• _Work to be completed_
Quote exactly, and only, the lines of the material below from the line with "Model this object" through the line with "# face, +Y away".

= = = =

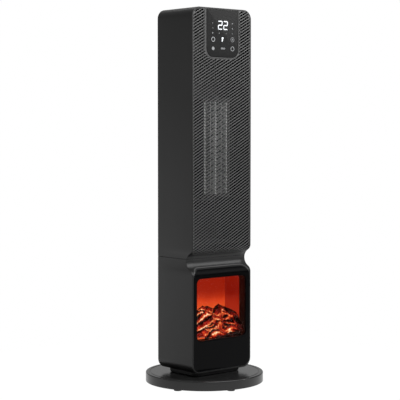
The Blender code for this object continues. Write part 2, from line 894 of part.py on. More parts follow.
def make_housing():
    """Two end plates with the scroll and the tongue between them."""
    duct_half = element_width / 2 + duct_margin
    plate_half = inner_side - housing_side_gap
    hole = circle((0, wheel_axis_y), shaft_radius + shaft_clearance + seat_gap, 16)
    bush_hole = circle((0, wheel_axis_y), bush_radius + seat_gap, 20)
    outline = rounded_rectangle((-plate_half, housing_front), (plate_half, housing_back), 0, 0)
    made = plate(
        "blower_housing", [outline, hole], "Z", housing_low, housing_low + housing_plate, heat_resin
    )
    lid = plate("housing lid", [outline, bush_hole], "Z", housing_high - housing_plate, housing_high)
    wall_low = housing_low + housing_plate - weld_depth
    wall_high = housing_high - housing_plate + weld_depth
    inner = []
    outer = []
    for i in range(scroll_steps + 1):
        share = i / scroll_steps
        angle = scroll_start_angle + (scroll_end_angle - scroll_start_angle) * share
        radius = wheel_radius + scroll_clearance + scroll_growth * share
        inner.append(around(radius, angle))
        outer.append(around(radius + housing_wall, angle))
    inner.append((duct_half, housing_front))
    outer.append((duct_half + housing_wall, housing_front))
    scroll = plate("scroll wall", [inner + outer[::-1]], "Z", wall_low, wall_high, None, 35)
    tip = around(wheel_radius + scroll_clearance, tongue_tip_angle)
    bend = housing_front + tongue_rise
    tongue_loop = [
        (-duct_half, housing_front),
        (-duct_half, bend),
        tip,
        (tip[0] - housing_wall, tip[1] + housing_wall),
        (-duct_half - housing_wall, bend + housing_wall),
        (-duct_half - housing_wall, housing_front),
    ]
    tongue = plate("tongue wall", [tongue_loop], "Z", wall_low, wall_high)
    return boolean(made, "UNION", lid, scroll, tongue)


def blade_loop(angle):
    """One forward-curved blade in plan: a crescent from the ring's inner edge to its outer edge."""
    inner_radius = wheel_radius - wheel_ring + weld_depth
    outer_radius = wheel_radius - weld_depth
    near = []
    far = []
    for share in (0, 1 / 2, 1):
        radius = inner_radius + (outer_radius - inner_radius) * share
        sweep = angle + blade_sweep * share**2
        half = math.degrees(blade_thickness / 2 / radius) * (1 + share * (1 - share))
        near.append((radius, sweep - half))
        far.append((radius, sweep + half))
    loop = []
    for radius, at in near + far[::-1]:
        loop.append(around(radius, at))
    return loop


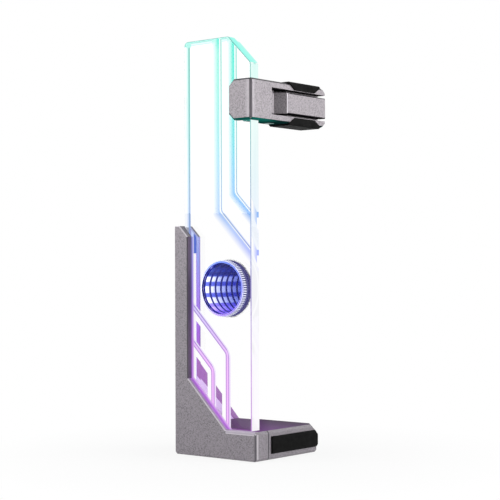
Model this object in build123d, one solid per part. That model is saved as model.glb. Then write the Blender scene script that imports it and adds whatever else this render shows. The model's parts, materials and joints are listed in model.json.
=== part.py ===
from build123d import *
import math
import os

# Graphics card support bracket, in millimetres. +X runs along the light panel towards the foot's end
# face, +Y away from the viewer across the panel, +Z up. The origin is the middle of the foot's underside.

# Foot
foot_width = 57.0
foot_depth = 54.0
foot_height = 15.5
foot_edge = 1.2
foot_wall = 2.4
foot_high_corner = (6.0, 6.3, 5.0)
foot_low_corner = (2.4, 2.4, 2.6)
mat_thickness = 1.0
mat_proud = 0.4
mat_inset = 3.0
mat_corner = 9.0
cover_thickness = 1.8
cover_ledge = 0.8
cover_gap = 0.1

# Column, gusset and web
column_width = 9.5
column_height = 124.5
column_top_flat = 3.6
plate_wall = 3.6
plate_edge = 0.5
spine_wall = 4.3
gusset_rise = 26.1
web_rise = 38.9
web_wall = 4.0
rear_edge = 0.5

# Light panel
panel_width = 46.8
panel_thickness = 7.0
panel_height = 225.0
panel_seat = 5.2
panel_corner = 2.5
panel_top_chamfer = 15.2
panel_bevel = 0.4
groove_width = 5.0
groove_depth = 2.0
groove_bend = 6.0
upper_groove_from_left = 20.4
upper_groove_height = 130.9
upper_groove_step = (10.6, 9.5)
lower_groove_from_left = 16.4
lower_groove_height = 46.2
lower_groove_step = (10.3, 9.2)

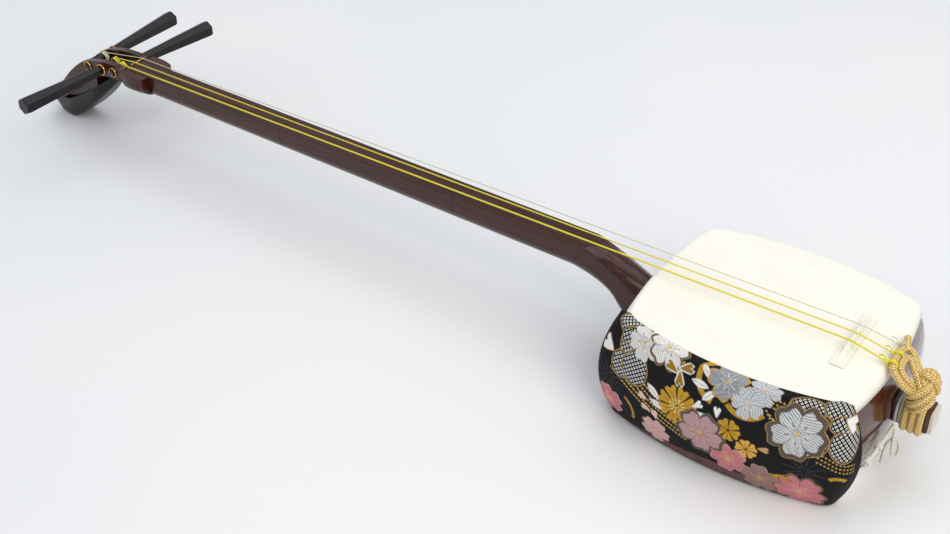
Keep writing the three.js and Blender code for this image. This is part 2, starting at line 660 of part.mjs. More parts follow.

= = = =

• _Complete output_
Model this object in build123d, one solid per part. That model is saved as model.glb. Then write the Blender scene script that imports it and adds whatever else this render shows. The model's parts, materials and joints are listed in model.json.
=== part.py ===
from build123d import *
import math
import os

# Graphics card support bracket, in millimetres. +X runs along the light panel towards the foot's end
# face, +Y away from the viewer across the panel, +Z up. The origin is the middle of the foot's underside.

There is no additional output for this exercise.